Liam Dann: recent pragmatic politics have been a relief.
Liam Dann: recent pragmatic politics have been a relief.

The Waterview Connection is an awesome thing to drive past - as I do each day on my way in to the Herald office. It is a vast work-site dotted with concrete pillars worthy of the Roman Forum.

These pillars will soon support a knot of on-ramps and off-ramps to rival Spaghetti Junction. It is - to paraphrase Darryl Kerigan - a monument to progress.

Not exactly the progress of humanity, projects of this scale are a dime a dozen across the world, but it represents political progress in a city that has been tied up in stalemate for far too long.

Something is finally being built of a scale that will make a meaningful difference to the fabric of the city.

Of course, these things are always politically contentious. So it is perhaps worth remembering that the Waterview Connection will one of the more concrete legacies Helen Clark leaves to the city. It was her baby as Mt Albert MP, and though it is being finished off on National's watch she gave it the push it needed to finally begin.

When the Left and Right work together on big projects then things that the nation needs can actually get built. So bring on the inner city rail loop and the second harbour crossing.

And bring on some major - as in historically significant - residential development and redevelopment.

Auckland is blossoming and becoming a truly world-class city. We have no trouble getting on the trendy international lifestyle lists. And we have great food and booze and plenty of cool young people and all that stuff.

But we have been letting ourselves down on infrastructure investment, even more so in the extent to which we have been ignoring the need to house future generations within the city limits.

Earlier this year the Mercer Quality of Living index ranked Auckland the third most liveable city in the world. That was a particularly impressive performance given the same research ranked Auckland at just 43rd for the quality of its infrastructure.

Meanwhile we remain near the top of global lists for housing inaffordability. Auckland is a nice place to live and that is the market for you, but let's not kid ourselves - it is not New York or Shanghai.

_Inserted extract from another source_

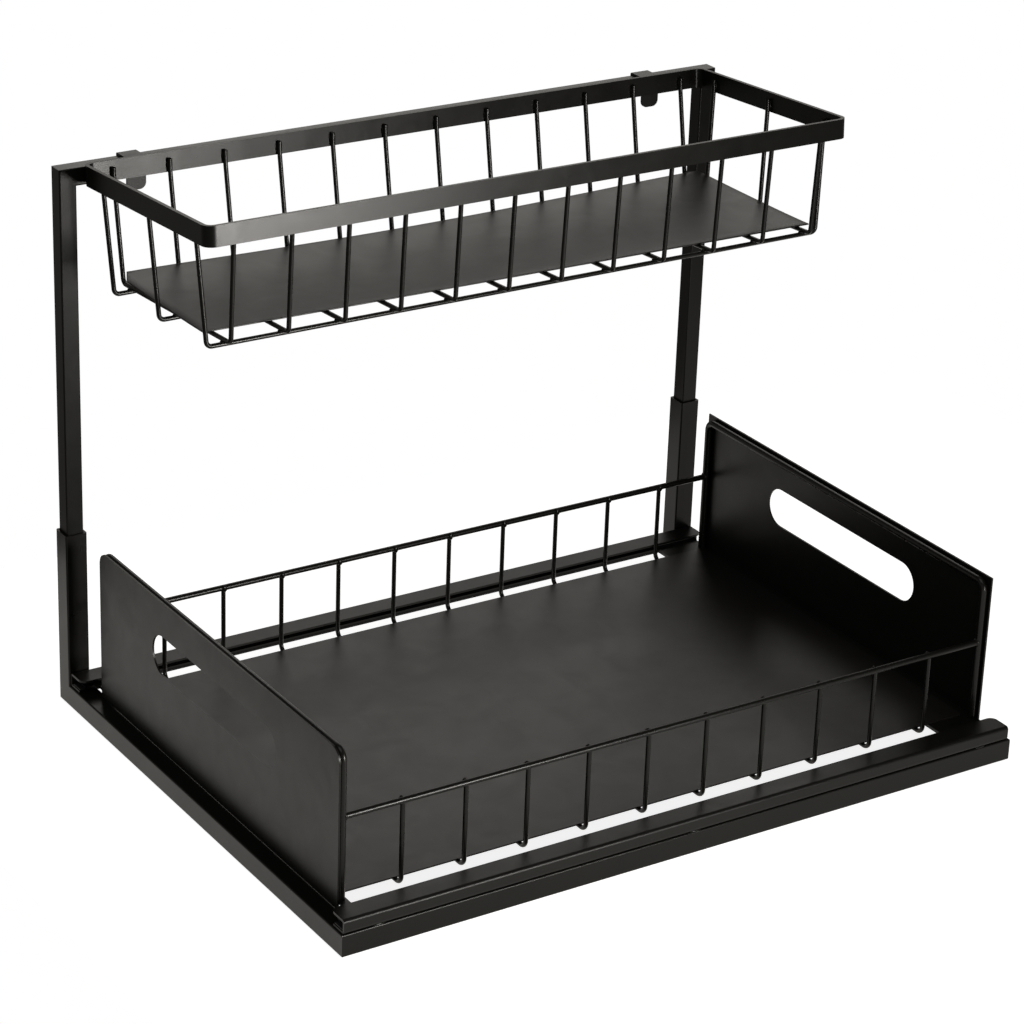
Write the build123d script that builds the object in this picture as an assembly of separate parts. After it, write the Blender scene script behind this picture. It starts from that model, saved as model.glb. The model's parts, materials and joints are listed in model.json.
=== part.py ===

We won't stay a hip and cosmopolitan metropolis for long if living within 20 kilometres of the Sky Tower requires a million-dollar mortgage. That's the path we're on.

Even if you don't buy in to regulation as a solution to the demand side of the market equation - LVRs, capital gains taxes and so on- dealing with the supply side is surely a no brainer.

At least we now have a SuperCity.

Not that it has changed my world much. From a day-to-day perspective I'm winning on the access to extra libraries and losing on getting my berms mowed. But what I hope is that the single council will mean improved communication between central and local government. New Zealand is just not big enough to have these two crucial layers of democracy at stalemate. These people are our employees after all. We can't afford to pay them just to argue.

So it is a relief that Auckland has this year seen some of the most pragmatic politics in its recent history.

We've seen a left-leaning council and right leaning central Government both shift ground and accept the best bits of each other's respective ideas on how to move forward. In theory we should now see some sizeable rural fringe developments as well as some clever urban intensification. Plus there has been a commitment on the development of the inner city rail link and a second harbour crossing.

But there is a long way to before we can count on any of these things as certainties. Anyone who has followed the progress in Waterview since the 1970s can vouch for that.

We can't afford to lose momentum now.

The Government's goal of building 39,000 homes in three years still looks highly ambitious. But if successful it will have benefits beyond Auckland and take pressure off the rest of the economy. You can bet that the Reserve Bank will be watching closely for signs of progress. Meanwhile the scale of the big infrastructure projects requires constant action if we are to see them completed within our lifetimes.

And this is about more than the lifetimes of those of us living in and enjoying the city now.

The harbour bridge, the existing motoway network, our parks and waterfronts - all these things required vision and foresight from planners and politicians that pre-date my life.

We need to build a city we are proud to pass on to our children, grandchildren and those generations after them.